## What needs to be done
Please give the data below again in full, exactly as it stands.

## Provided data

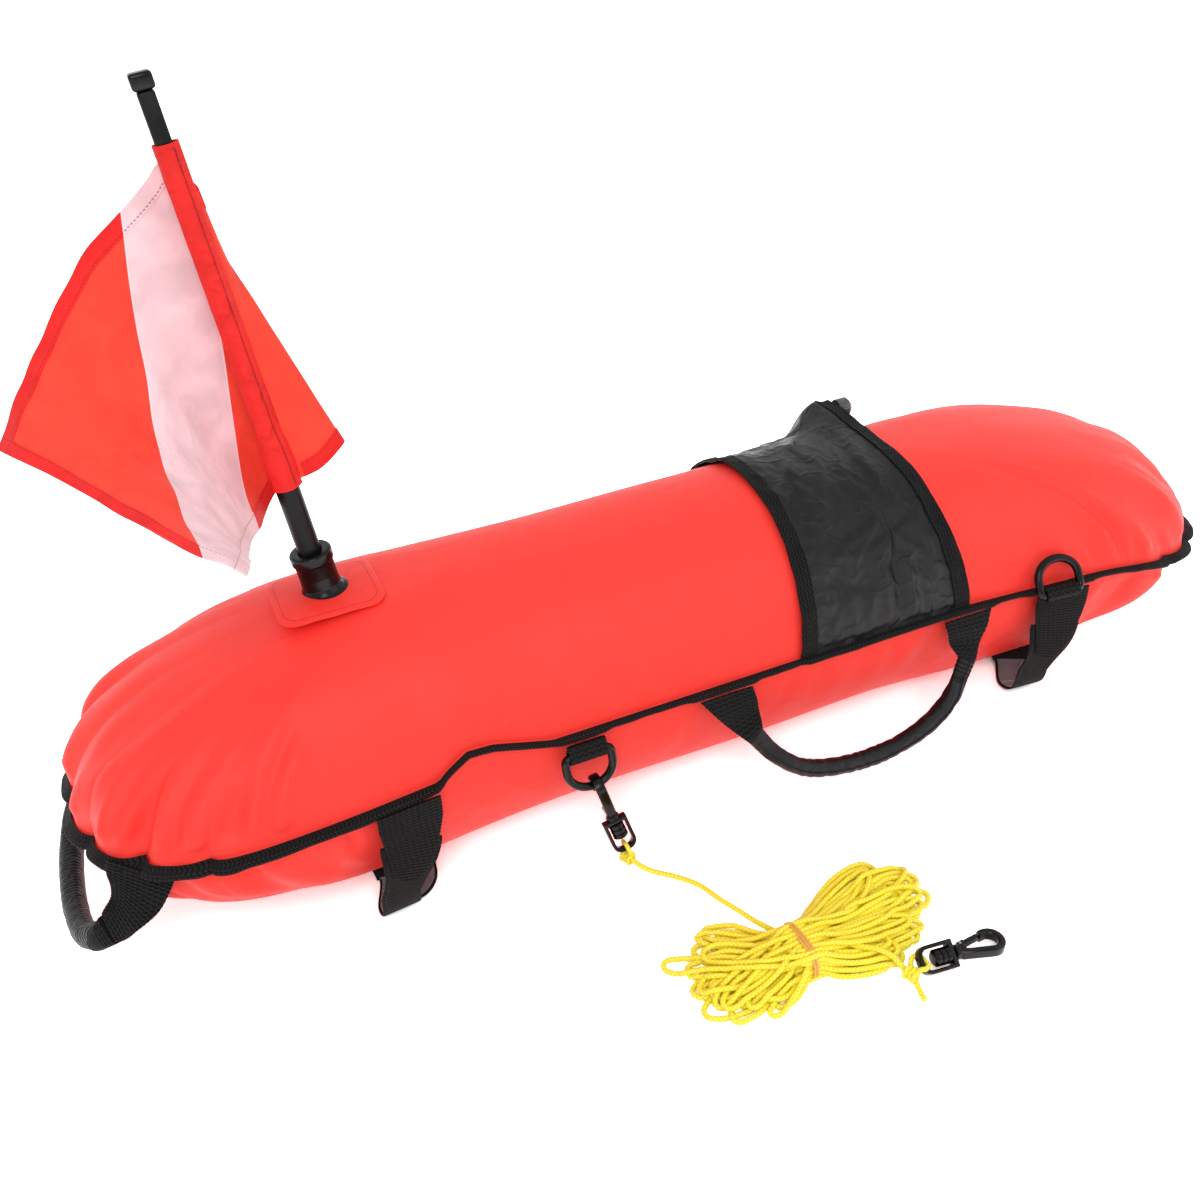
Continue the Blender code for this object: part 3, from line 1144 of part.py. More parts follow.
def build_line():
    """Make the line's free ends, its knots, the wound hank and the band round its waist."""
    look = (YELLOW, 0.7)
    rows = [hank_section(*station) for station in HANK_STATIONS]

    def build(shape):
        lines = strips(shape, rows, closed=True)
        shape.faces.new(lines[0][::-1])
        shape.faces.new(lines[-1])
    hank = place("rope_hank", mesh_from("rope_hank", build), look)
    smooth_shading(hank, 60)
    waist = min(HANK_STATIONS, key=lambda station: abs(station[0] - BAND_STATION))
    length = (Vector(HANK_SPINE[1]) - Vector(HANK_SPINE[0])).length
    reach = BAND_WIDTH / 2 / length
    loops = []
    for share, grow in ((BAND_STATION - reach, SEAT), (BAND_STATION - reach, SEAT + BAND_WALL),
                        (BAND_STATION + reach, SEAT + BAND_WALL), (BAND_STATION + reach, SEAT)):
        loops.append(hank_section(share, waist[1], waist[2], grow))
    loops.append(loops[0])
    place("hank_band", mesh_from("hank_band", lambda shape: strips(shape, loops, closed=True)), look)
    place("rope_lead", curve_tube("rope_lead", smooth_route(LEAD_ROUTE, 24), ROPE_RADIUS), look)
    place("rope_tail", curve_tube("rope_tail", smooth_route(TAIL_ROUTE, 5), ROPE_RADIUS), look)
    for name, centre, along in (("knot_1", KNOT_1, KNOT_1_ALONG), ("knot_2", KNOT_2, KNOT_2_ALONG)):
        half = KNOT_LENGTH / 2
        profile = [(0.0, half), (KNOT_RADIUS * 0.6, half), (KNOT_RADIUS, half * 0.55), (KNOT_RADIUS * 0.9, 0.0),
                   (KNOT_RADIUS, -half * 0.55), (KNOT_RADIUS * 0.6, -half), (0.0, -half)]
        turned(name, profile, 14, look, axes_frame(centre, (0, 0, 1), along))


UPRIGHT = Matrix(((1, 0, 0), (0, 0, -1), (0, 1, 0))).to_4x4()
clear_scene()
PARTS = new_collection("dive_float_buoy")
CUTTERS = new_collection("cutters")
build_panel("upper_panel", 1)
build_panel("lower_panel", -1)
build_binding()
build_bladder()
build_valve()
build_patch()
build_socket()
build_pole()
build_flag()
build_cover()
build_rings()
build_handle()
build_end_handle()
build_strap("left", STRAP_LEFT_X)
build_strap("right", STRAP_RIGHT_X)
build_hook(1, HOOK_1_TAIL, HOOK_1_TOP, EYE_TURN_1)
build_hook(2, HOOK_2_TAIL, HOOK_2_TOP, EYE_TURN_2)
build_line()
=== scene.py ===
"""Dive float buoy: fabric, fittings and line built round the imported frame.

Units are metres. +X runs along the float to its plain end, -Y is the side with the carry handle, +Z is up.
"""

import math
import random

import bmesh
import bpy
import numpy as np
from mathutils import Matrix, Vector, noise


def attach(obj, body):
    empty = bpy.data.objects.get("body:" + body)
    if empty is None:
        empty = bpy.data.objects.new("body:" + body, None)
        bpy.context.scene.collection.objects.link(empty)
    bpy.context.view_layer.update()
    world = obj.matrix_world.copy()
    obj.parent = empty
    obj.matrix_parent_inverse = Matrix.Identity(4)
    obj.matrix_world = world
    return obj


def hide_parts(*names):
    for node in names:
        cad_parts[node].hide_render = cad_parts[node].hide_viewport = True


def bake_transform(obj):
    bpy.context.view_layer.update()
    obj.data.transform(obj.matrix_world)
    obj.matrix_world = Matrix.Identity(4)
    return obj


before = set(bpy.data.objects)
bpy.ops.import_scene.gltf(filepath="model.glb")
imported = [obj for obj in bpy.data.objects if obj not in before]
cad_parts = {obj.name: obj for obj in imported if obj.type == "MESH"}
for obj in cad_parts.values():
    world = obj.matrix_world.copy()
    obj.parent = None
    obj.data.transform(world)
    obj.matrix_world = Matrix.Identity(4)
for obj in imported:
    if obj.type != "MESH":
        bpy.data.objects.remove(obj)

bl_info = {
    "name": "Dive Float Buoy",
    "version": (1, 0, 0),
    "blender": (4, 5, 0),
    "location": "View3D > Sidebar > Dive Float",
    "description": "Builds the fabric, fittings and line of an inflated dive float round its packed frame",
    "category": "Add Mesh",
}

# Body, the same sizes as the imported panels
HALF_LENGTH = 0.442
BODY_RADIUS = 0.101
AXIS_HEIGHT = 0.097
MIDDLE_HALF_WIDTH = 0.101
END_HALF_WIDTH = 0.114
WAIST_HALF = 0.150
CORNER_START = 0.330
SPINE_HALF = 0.150
CORNER_POWER = 2.2
CROWN_POWER = 2.1
FLANGE = 0.0072
EDGE_GAP = 0.00095
PANEL_WALL = 0.0008
PLEAT_FIRST = 3
PLEAT_EVERY = 4
PLEATS = 7
PLEAT_DEPTH = 0.008
PLEAT_SWELL = 0.0038
PLEAT_STRENGTH = {1: (0.55, 1.1, 0.8, 0.9, 0.5, 0.2, 0.1), -1: (0.55, 1.25, 0.75, 1.0, 0.65, 1.1, 0.6)}
END_STEPS = 30
END_SAMPLES = 150
SIDE_SAMPLES = 190
CROWN_SAMPLES = 46
SEAM_DROOP = 0.016
SEAM_RISE = ((-0.2200, 0.0), (-0.2135, 0.0055), (-0.198, 0.0145), (-0.180, 0.0125), (-0.160, 0.006), (-0.140, 0.0))
TOP_DROP = ((0.12, 0.0), (0.19, 0.050), (0.24, 0.074), (0.30, 0.076), (0.36, 0.080), (0.42, 0.085))
BELLY_RISE = ((0.285, 0.0), (0.33, 0.09), (0.38, 0.24), (0.42, 0.34))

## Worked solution
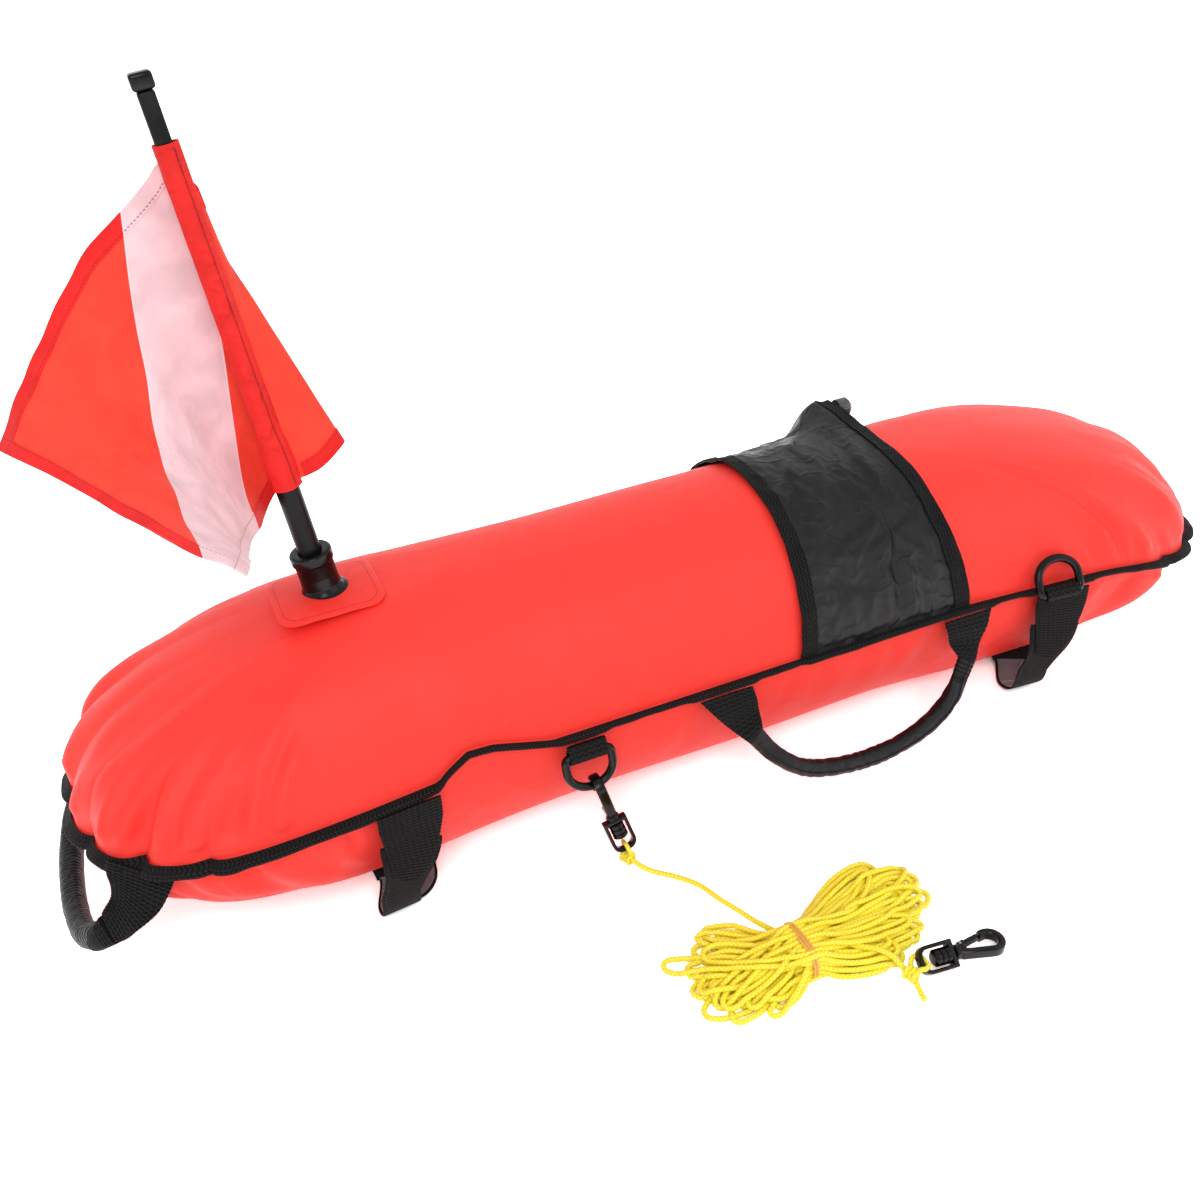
Continue the Blender code for this object: part 3, from line 1144 of part.py. More parts follow.
def build_line():
    """Make the line's free ends, its knots, the wound hank and the band round its waist."""
    look = (YELLOW, 0.7)
    rows = [hank_section(*station) for station in HANK_STATIONS]

    def build(shape):
        lines = strips(shape, rows, closed=True)
        shape.faces.new(lines[0][::-1])
        shape.faces.new(lines[-1])
    hank = place("rope_hank", mesh_from("rope_hank", build), look)
    smooth_shading(hank, 60)
    waist = min(HANK_STATIONS, key=lambda station: abs(station[0] - BAND_STATION))
    length = (Vector(HANK_SPINE[1]) - Vector(HANK_SPINE[0])).length
    reach = BAND_WIDTH / 2 / length
    loops = []
    for share, grow in ((BAND_STATION - reach, SEAT), (BAND_STATION - reach, SEAT + BAND_WALL),
                        (BAND_STATION + reach, SEAT + BAND_WALL), (BAND_STATION + reach, SEAT)):
        loops.append(hank_section(share, waist[1], waist[2], grow))
    loops.append(loops[0])
    place("hank_band", mesh_from("hank_band", lambda shape: strips(shape, loops, closed=True)), look)
    place("rope_lead", curve_tube("rope_lead", smooth_route(LEAD_ROUTE, 24), ROPE_RADIUS), look)
    place("rope_tail", curve_tube("rope_tail", smooth_route(TAIL_ROUTE, 5), ROPE_RADIUS), look)
    for name, centre, along in (("knot_1", KNOT_1, KNOT_1_ALONG), ("knot_2", KNOT_2, KNOT_2_ALONG)):
        half = KNOT_LENGTH / 2
        profile = [(0.0, half), (KNOT_RADIUS * 0.6, half), (KNOT_RADIUS, half * 0.55), (KNOT_RADIUS * 0.9, 0.0),
                   (KNOT_RADIUS, -half * 0.55), (KNOT_RADIUS * 0.6, -half), (0.0, -half)]
        turned(name, profile, 14, look, axes_frame(centre, (0, 0, 1), along))


UPRIGHT = Matrix(((1, 0, 0), (0, 0, -1), (0, 1, 0))).to_4x4()
clear_scene()
PARTS = new_collection("dive_float_buoy")
CUTTERS = new_collection("cutters")
build_panel("upper_panel", 1)
build_panel("lower_panel", -1)
build_binding()
build_bladder()
build_valve()
build_patch()
build_socket()
build_pole()
build_flag()
build_cover()
build_rings()
build_handle()
build_end_handle()
build_strap("left", STRAP_LEFT_X)
build_strap("right", STRAP_RIGHT_X)
build_hook(1, HOOK_1_TAIL, HOOK_1_TOP, EYE_TURN_1)
build_hook(2, HOOK_2_TAIL, HOOK_2_TOP, EYE_TURN_2)
build_line()
=== scene.py ===
"""Dive float buoy: fabric, fittings and line built round the imported frame.

Units are metres. +X runs along the float to its plain end, -Y is the side with the carry handle, +Z is up.
"""

import math
import random

import bmesh
import bpy
import numpy as np
from mathutils import Matrix, Vector, noise


def attach(obj, body):
    empty = bpy.data.objects.get("body:" + body)
    if empty is None:
        empty = bpy.data.objects.new("body:" + body, None)
        bpy.context.scene.collection.objects.link(empty)
    bpy.context.view_layer.update()
    world = obj.matrix_world.copy()
    obj.parent = empty
    obj.matrix_parent_inverse = Matrix.Identity(4)
    obj.matrix_world = world
    return obj


def hide_parts(*names):
    for node in names:
        cad_parts[node].hide_render = cad_parts[node].hide_viewport = True


def bake_transform(obj):
    bpy.context.view_layer.update()
    obj.data.transform(obj.matrix_world)
    obj.matrix_world = Matrix.Identity(4)
    return obj


before = set(bpy.data.objects)
bpy.ops.import_scene.gltf(filepath="model.glb")
imported = [obj for obj in bpy.data.objects if obj not in before]
cad_parts = {obj.name: obj for obj in imported if obj.type == "MESH"}
for obj in cad_parts.values():
    world = obj.matrix_world.copy()
    obj.parent = None
    obj.data.transform(world)
    obj.matrix_world = Matrix.Identity(4)
for obj in imported:
    if obj.type != "MESH":
        bpy.data.objects.remove(obj)

bl_info = {
    "name": "Dive Float Buoy",
    "version": (1, 0, 0),
    "blender": (4, 5, 0),
    "location": "View3D > Sidebar > Dive Float",
    "description": "Builds the fabric, fittings and line of an inflated dive float round its packed frame",
    "category": "Add Mesh",
}

# Body, the same sizes as the imported panels
HALF_LENGTH = 0.442
BODY_RADIUS = 0.101
AXIS_HEIGHT = 0.097
MIDDLE_HALF_WIDTH = 0.101
END_HALF_WIDTH = 0.114
WAIST_HALF = 0.150
CORNER_START = 0.330
SPINE_HALF = 0.150
CORNER_POWER = 2.2
CROWN_POWER = 2.1
FLANGE = 0.0072
EDGE_GAP = 0.00095
PANEL_WALL = 0.0008
PLEAT_FIRST = 3
PLEAT_EVERY = 4
PLEATS = 7
PLEAT_DEPTH = 0.008
PLEAT_SWELL = 0.0038
PLEAT_STRENGTH = {1: (0.55, 1.1, 0.8, 0.9, 0.5, 0.2, 0.1), -1: (0.55, 1.25, 0.75, 1.0, 0.65, 1.1, 0.6)}
END_STEPS = 30
END_SAMPLES = 150
SIDE_SAMPLES = 190
CROWN_SAMPLES = 46
SEAM_DROOP = 0.016
SEAM_RISE = ((-0.2200, 0.0), (-0.2135, 0.0055), (-0.198, 0.0145), (-0.180, 0.0125), (-0.160, 0.006), (-0.140, 0.0))
TOP_DROP = ((0.12, 0.0), (0.19, 0.050), (0.24, 0.074), (0.30, 0.076), (0.36, 0.080), (0.42, 0.085))
BELLY_RISE = ((0.285, 0.0), (0.33, 0.09), (0.38, 0.24), (0.42, 0.34))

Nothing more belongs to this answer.